Ma ecco che proprio il soggetto può fare esperienza di un altro tipo di linguaggio: il linguaggio allocutorio. La parola non è più riflesso di un concetto, ma invocazione rivolta da Altri: il senso non è più essenza ideale, pensiero solitario, coglibile attraverso un’intuizione immediata o il monologo della Ragione; il senso è piuttosto la relazione stessa con Altri che mi rivolge la parola: il senso è detto e insegnato dalla presenza di Altri che mi parla. La parola non è più strumento di dominio nelle mani del Medesimo, ma luogo della relazione metafisica: è questo il terzo livello, più profondo e originario, del linguaggio. Nel linguaggio allocutorio i due interlocutori sono assolti da un rapporto di partecipazione reciproca, da un’unità che li ricomprenda; restano separati e autonomi, pur nello stesso tempo essendo in relazione l’uno con l’altro. Discorso è appunto disfare continuamente la forma, disdire il detto, perché la parola non venga ridotta nuovamente a tema, a concetto. Ciò è reso possibile dal fatto che nel discorso la parola è orale: è pronunciata da un parlante. La parola diventa così rivelazione di un’alterità assoluta, irriducibile al Medesimo in quanto essa è esteriore, trascendente, kath’auto. Altri che parla è il Maestro: quel che dice non è anticipabile né ripetibile, perché il dire vive dell’identità immediata di dicente e detto; in questo senso, è espressione immediata. Nell’insegnamento del Maestro si può fare per la prima volta esperienza dell’essere come tempo. Mentre infatti a livello dell’il y a il tempo è assente, pensabile tutt’al più nella forma di un eterno ritorno; mentre a livello della separazione del Medesimo vi è una temporalità esperita solo come presente puntuale, quello del godimento, del vivere-di; nell’insegnamento del Maestro il presente è attualizzato: anziché divenire, nel suo anonimo scorrere, immediatamente passato, fatto storico, il presente si rivela come atto, come presenza vivente.
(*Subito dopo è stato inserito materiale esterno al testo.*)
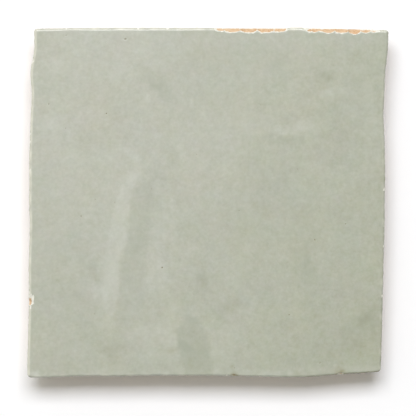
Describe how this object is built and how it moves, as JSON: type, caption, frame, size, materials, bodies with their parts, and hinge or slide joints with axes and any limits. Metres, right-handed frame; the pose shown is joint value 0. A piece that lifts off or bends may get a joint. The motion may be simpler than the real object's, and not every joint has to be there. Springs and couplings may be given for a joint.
{
  "type": "zellige tile",
  "caption": "Square hand-cut glazed clay wall tile with a wavy glossy face, sides dressed to run in under the face, and a flat back.",
  "frame": {"origin": "centre of the flat back, on the floor that the tile lies on", "axes": "+Z out of the glazed face, up; +X to the right and +Y up as the picture shows the tile from straight above"},
  "size_m": [0.1028, 0.0995, 0.0113],
  "materials": {
    "glazed_clay": "gloss"
  },
  "bodies": {
    "root": {"zellige_tile": "glazed_clay"}
  },
  "joints": []
}
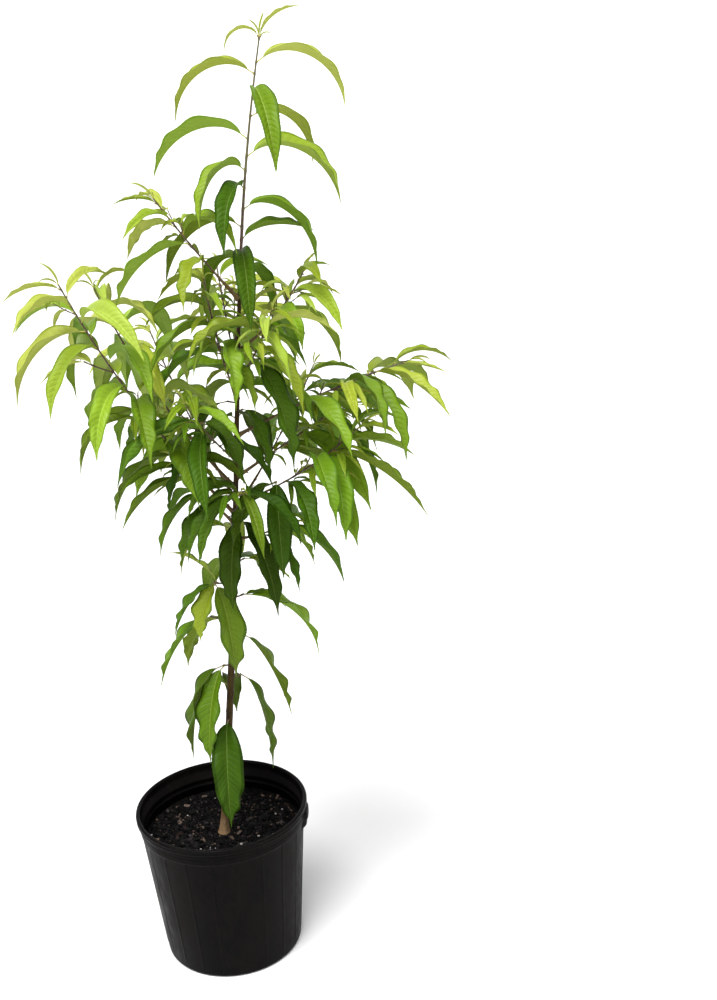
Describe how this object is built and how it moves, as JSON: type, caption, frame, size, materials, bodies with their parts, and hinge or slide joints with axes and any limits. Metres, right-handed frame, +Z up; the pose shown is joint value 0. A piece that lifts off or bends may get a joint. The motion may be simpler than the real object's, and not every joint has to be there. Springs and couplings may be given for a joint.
{
  "type": "dwarf peach tree",
  "caption": "Young dwarf peach tree with a leaning trunk and long arching leaves, growing in a round black nursery pot filled with potting mix.",
  "frame": {"origin": "centre of the pot's flat underside", "axes": "+Z up, +X to the side that the trunk leans to, -Y to the front"},
  "size_m": [0.5123, 0.3805, 1.1858],
  "materials": {
    "pot_plastic": "moulded black plastic, slightly dusty",
    "potting_mix": "dark bark mix with pale flecks",
    "trunk_bark": "smooth young bark, tan at the foot",
    "shoot_bark": "smooth reddish shoots",
    "foliage": "satin leaves, yellow-green at the tips and dark green inside"
  },
  "bodies": {
    "root": {"pot": "pot_plastic", "soil": "potting_mix", "trunk": "trunk_bark", "back_high_bough": "shoot_bark", "back_left_bough": "shoot_bark", "back_mid_bough": "shoot_bark", "back_right_bough": "shoot_bark", "front_left_bough": "shoot_bark", "front_low_bough": "shoot_bark", "front_right_bough": "shoot_bark", "front_upright_bough": "shoot_bark", "left_inner_bough": "shoot_bark", "left_long_bough": "shoot_bark", "left_low_bough": "shoot_bark", "right_foot_bough": "shoot_bark", "right_long_bough": "shoot_bark", "right_low_bough": "shoot_bark", "right_mid_bough": "shoot_bark", "upper_left_bough": "shoot_bark", "upper_right_bough": "shoot_bark", "back_high": "foliage", "back_left": "foliage", "back_mid": "foliage", "back_right": "foliage", "crown_top": "foliage", "front_left": "foliage", "front_low": "foliage", "front_right": "foliage", "front_upright": "foliage", "left_inner": "foliage", "left_long": "foliage", "left_low": "foliage", "right_foot": "foliage", "right_long": "foliage", "right_low": "foliage", "right_mid": "foliage", "spur_1": "foliage", "spur_10": "foliage", "spur_11": "foliage", "spur_12": "foliage", "spur_13": "foliage", "spur_14": "foliage", "spur_15": "foliage", "spur_16": "foliage", "spur_17": "foliage", "spur_18": "foliage", "spur_19": "foliage", "spur_2": "foliage", "spur_3": "foliage", "spur_4": "foliage", "spur_5": "foliage", "spur_6": "foliage", "spur_7": "foliage", "spur_8": "foliage", "spur_9": "foliage", "upper_left": "foliage", "upper_right": "foliage"}
  },
  "joints": []
}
Il linguaggio nella sua origine, nella sua natura profonda, è questo intervallo dell’interlocuzione, spazio teso tra invocazione e risposta: relazione che tiene a distanza i parlanti, perché se la distanza venisse meno, verrebbe meno il linguaggio stesso e la relazione; relazione che nondimeno fa scoprire l’assoluta alterità dell’altro, che non è oggetto, ma volto, origine a sé stesso e al Medesimo: Altri è presenza che con il suo insegnamento dà senso al tempo, attualizzandolo come presente, e al soggetto, investendolo e chiamandolo a una relazione etica; presenza che con il suo insegnamento si dà come origine del tempo e del soggetto, non più an-archici. Il soggetto si scopre tale, in quanto Altri gli rivolge la parola: è sé stesso, è parlante, non perché in grado di dare un nome alle cose, bensì perché originariamente chiamato per nome da un altro, chiamato a rispondere a un altro che lo interpella. Per questo il modo di essere originario del soggetto non è la comprensione, ma la responsabilità, l’etica, la relazione metafisica con Altri: il cogito cartesiano si trasmuta nel deponente loquor, il pensare si trasmuta nella facoltà di parlare resa possibile da una parola rivoltami, da un originario essere-parlati (in ciò consiste la natura deponente della parola). In questo senso, il pensiero post-moderno è caratterizzato dalla svolta linguistica: il linguaggio come parole, come atto comunicativo, è la migliore messa in mostra e in opera dell’essere come relazione, condizione di ogni comprendere e di ogni agire.

Resta ancora aperta, però, tutta da percorrere, la via per una declinazione cristiana della svolta linguistica post-moderna: la sua specificità consisterà nel pensare l’origine an-archica non nella parola, bensì nella parola fattasi carne; nel pensare pertanto la differenza non nel linguaggio, bensì, anteriormente e ulteriormente rispetto a esso, nel corpo, nella carne. Secondo l’efficace formula coniata da Tertulliano, «Caro salutis cardo»: «la carne è il cardine della salvezza», ovvero, detto heideggerianamente, la carne è il luogo, la dimora, la casa dell’essere.